夢から覚めたのだから、ほっとすればいいのに、前畑はまるでまだ夢の途中にいるかのように、ここからむしろ精神のスピードを上げる。「やらな!」いましがた見た夢が薄れる間も惜しんで立ち上がる。頭に乗った夢の記憶を、一滴もこぼしてはならぬ。河童や。河童の秀ちゃんや。前畑が、あわてて寝間着を脱ぐと、どういうわけかその下にはすでに水着を着ている。夢と同じだ。10分の1秒、10分の1秒。夢枕に立った両親のことばは、もはや前畑のことばになっている。ああ…悔しい!あー悔しい!悔しい悔しい! プールの扉を開け、湯をかぶり、プールサイドを手持ちカメラに向かってずんずん歩き、そこから決然と90度向き直って上白石萌歌が飛び込むまでのワンカットショットはすばらしい。ドラマが次のオリンピックに進むための推進力はこのカットによって生まれた。
岸清一の「ロサンジュレス」
そして今回の主役といえば、なんといっても岸清一だったのではないか。これまでどちらかといえば脇役に甘んじていた岸は、冒頭で永田市長を思い切り罵倒したかと思えば、天皇陛下の御前で御進講を行い、いつにも増して登場シーンが多かった。

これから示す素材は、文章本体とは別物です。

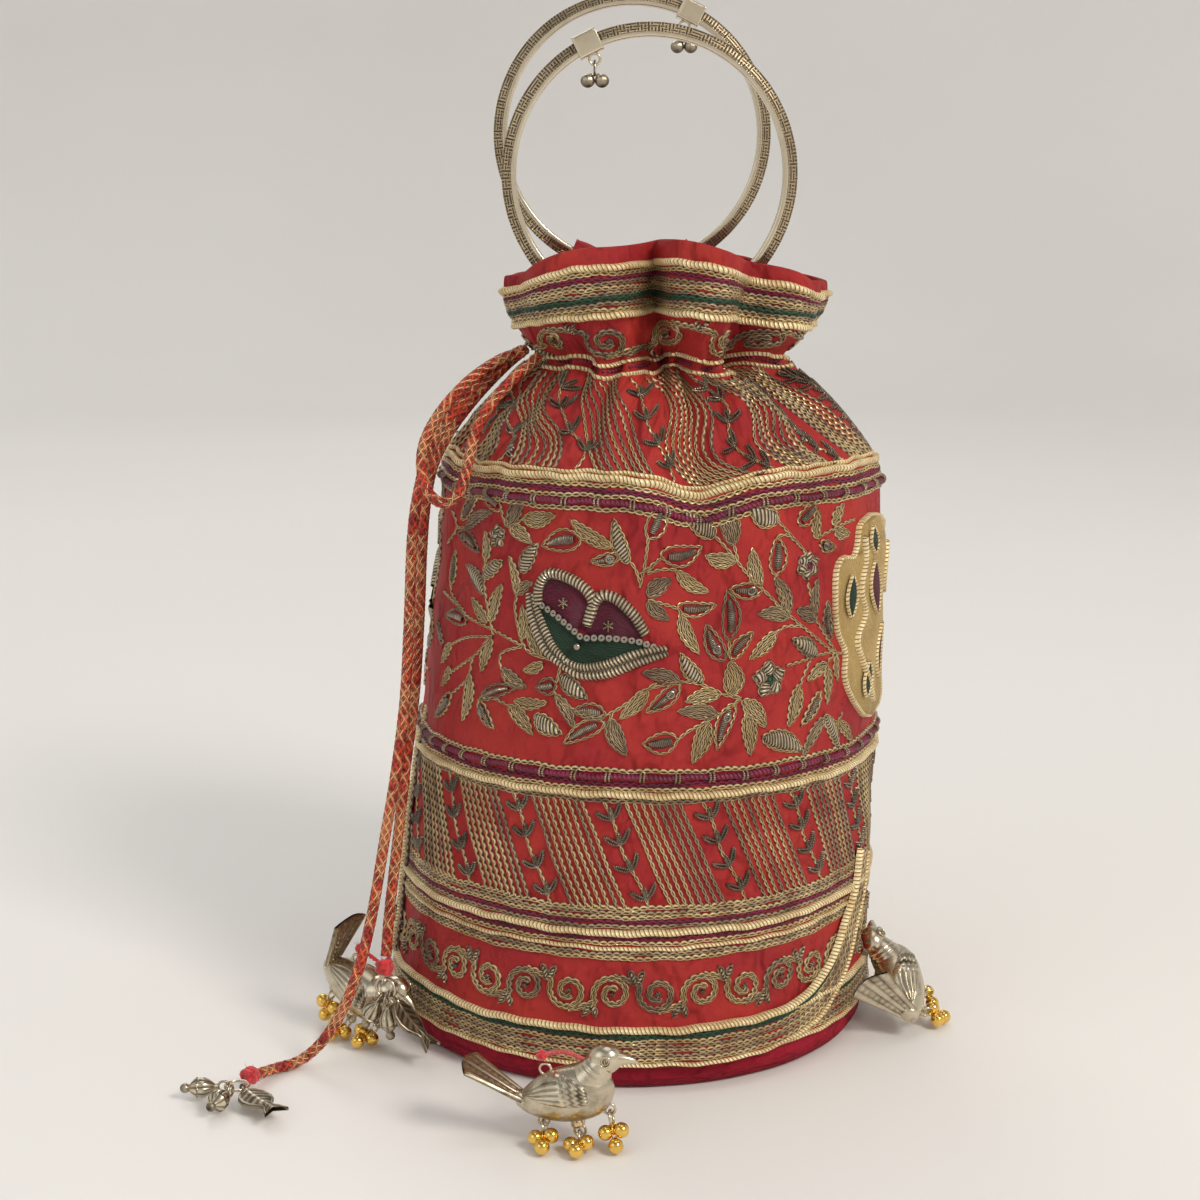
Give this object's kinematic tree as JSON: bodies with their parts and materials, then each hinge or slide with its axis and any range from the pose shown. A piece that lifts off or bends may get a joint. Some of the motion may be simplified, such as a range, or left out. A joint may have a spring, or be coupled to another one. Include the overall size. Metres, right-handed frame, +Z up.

ところで、その岸清一の台詞をきいて「んん?」といぶかく思った箇所があった。「思えば、昨年、ロサンジュレス大会で…」。御進講の翌年、体調を崩してベッドで静養していた岸は、ロサンジェルス大会のことを「ロサンジュレス」と発音したのである。岩松了が台詞を言い間違えたのか? いや、それなら撮り直すところだろう。